Estarás de acuerdo conmigo que el oro representa la riqueza desde tiempos inmemoriales y que cada vez que hay crisis se pone de moda; que si el país fuera seguro te gustaría atesorar algunos centenarios de ese metal y ostentar una que otra joya en día de fiesta. Ahora veamos al oro de otra manera: exclusivamente como símbolo, sin sus atributos de riqueza ni su funcionalidad económica. Supongamos, por experimento mental, que desaparece por completo su valor económico y los grandes bancos de la Reserva Federal lo olvidan. ¿Qué les parece seguir afirmando que “Tienes un corazón de oro” cada vez que hay un acto noble? Desde mi perspectiva sería de la misma intensidad romántica y positiva.

El oro, ese viejo bribón reluciente, no es sólo un metal para lucir en el dedo o colgar del cuello, ¡no señores! Es un símbolo que lleva milenios pavoneándose por la historia como el rey Midas con esteroides. El cuerpo del oro, sin palabras nos habla de nobleza, iluminación y santidad, como si fuera el sol en persona —¡Hola, Tonatiuh, el divino azteca deslumbra al mediodía! —cegando con su dardo solar de brillo.

Por este tunante dorado, los piratas se lanzaron a cruzar océanos coleccionando barcos y heridas como cromos. Los orfebres precolombinos, con destreza lo moldeaban en collares, pectorales, narigueras y brazaletes —¡Accesorios que gritaban "soy el jefe aquí", con más arrogancia que supermodelo en pasarela con Dior!

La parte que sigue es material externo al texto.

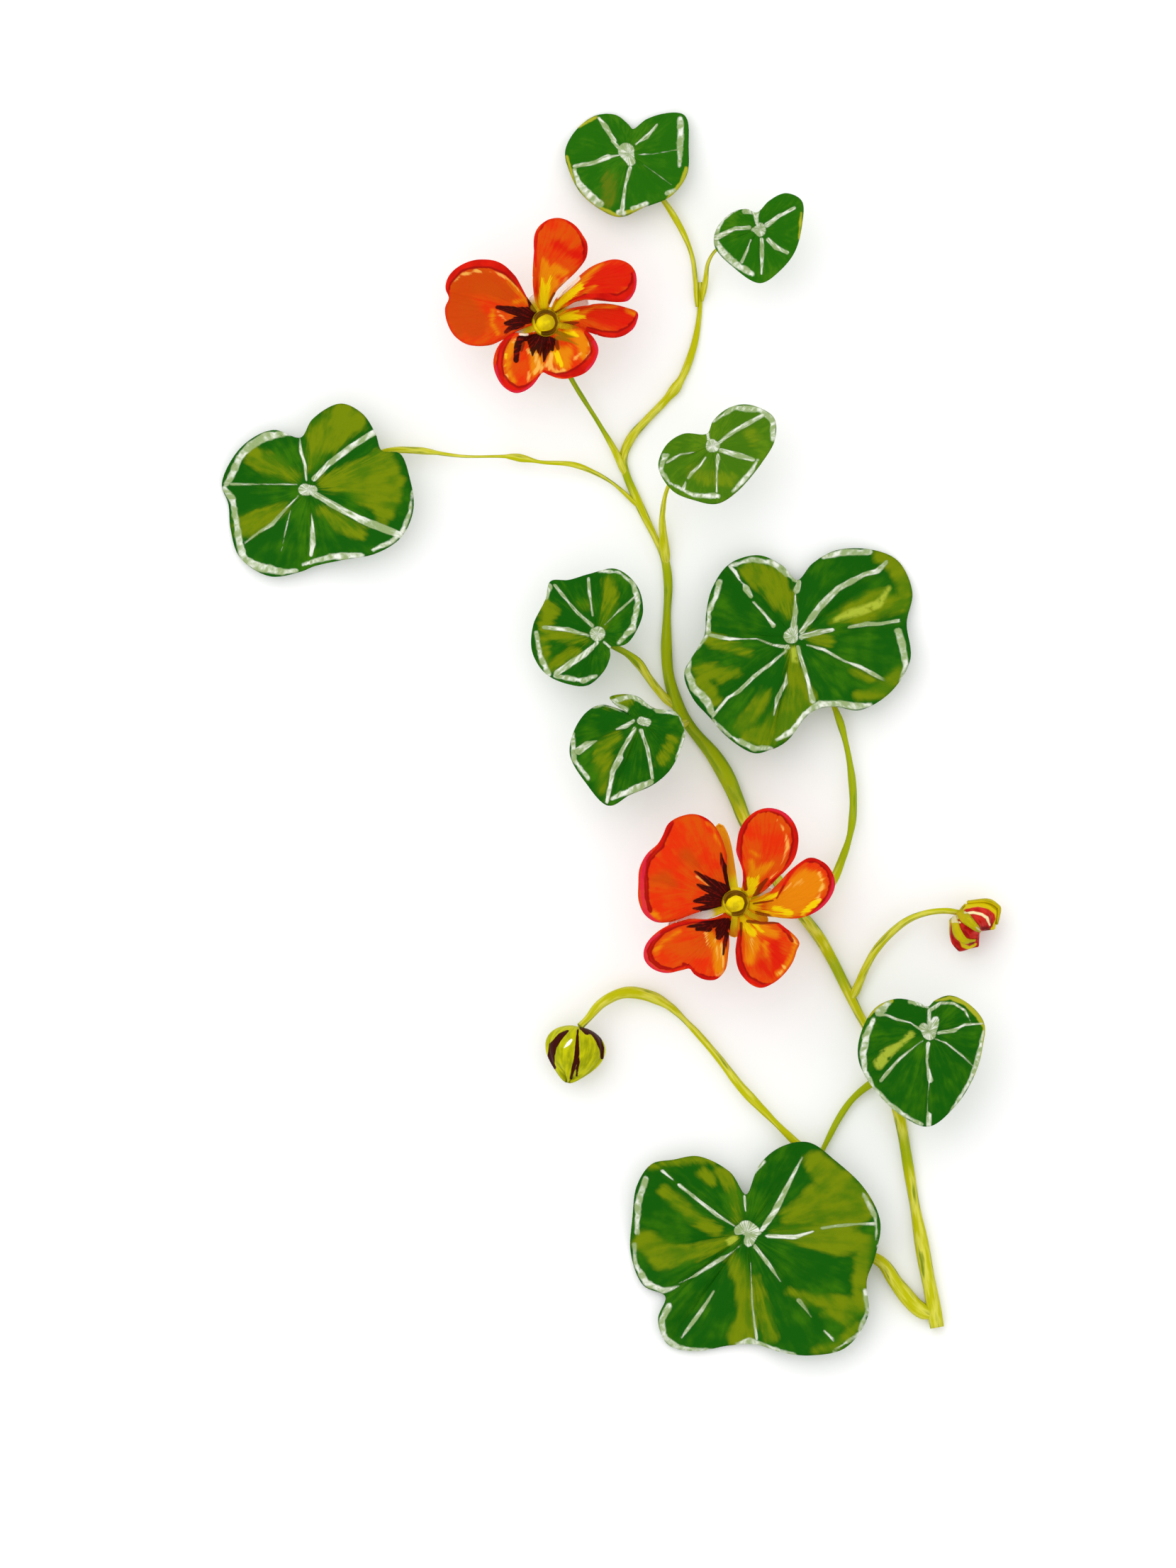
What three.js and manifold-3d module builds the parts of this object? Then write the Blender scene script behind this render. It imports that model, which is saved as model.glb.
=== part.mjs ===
// A cut spray of climbing nasturtium (Tropaeolum majus) lying on a flat surface, in millimetres.
// +Z is up. The origin is on the surface under the middle of the spray. +Y runs from the cut end of
// the stem towards its tip. One soft stem carries nine round leaves, two open flowers and two buds.
//
// The stem, its side shoot and every stalk, leaf blade, petal, calyx, flower centre and bud is a
// solid of its own, a hair's breadth clear of what carries it.

import * as THREE from "three";
import { LoftGeometry } from "three/addons/geometries/LoftGeometry.js";
import { mergeVertices } from "three/addons/utils/BufferGeometryUtils.js";
import Module from "manifold-3d";

const wasm = await Module();
wasm.setup();

// ---------------------------------------------------------------- driving dimensions

const CLEARANCE = 0.35; // between neighbouring pieces
const TUBE_STEP = 4.8; // length of one straight stretch of a stem or stalk
const STEM_SIDES = 8;
const STALK_SIDES = 6;

const BLADE_THICKNESS = 0.8;
const HUB_BOSS = 0.7; // extra thickness under the hub, where the stalk joins
const HUB_REACH = 0.09; // share of the way to the rim that the hub takes
const RIB_DEPTH = 0.75; // how far a rib stands out under the blade, beside the hub
const PUCKER = 0.045; // how far the blade swells between two ribs, as a share of its reach
const DISH = 0.07; // how far the rim stands above the hub, as a share of its reach
const RING_COUNT_LARGE = 5;
const RING_COUNT_SMALL = 4;
const LARGE_LEAF_REACH = 24;

const PETAL_THICKNESS = 0.7;
const PETAL_ROOT = 3.6; // distance of a petal's root from the flower's axis
const PETAL_ROWS = 7;

const CUP_RADIUS = 4.1; // the calyx cup's rim
const CUP_DEPTH = 8.5;
const SEPAL_WIDTH = 4.6;
const SPUR_REACH = 19; // how far the spur's tip is from the flower's axis, seen from above
const SPUR_RADIUS = 2.1;
const CENTRE_RADIUS = 2.6; // the round seed case
const COLLAR_RADIUS = 3.2; // of the low collar that the seed case stands in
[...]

El metal con fama de incorruptible, por ello símbolo de lo imperecedero, de lo que no se oxida ni envejece. Ese sitial tan representativo del oro hace que se convierta en el mismo Sol y, junto con el astro rey, en la fuente de la vida.

Hoy, el oro sigue siendo el presumido y galán de los símbolos: pura excelencia y honores de primera clase, como su propia medalla olímpica que no se cansa de ganar.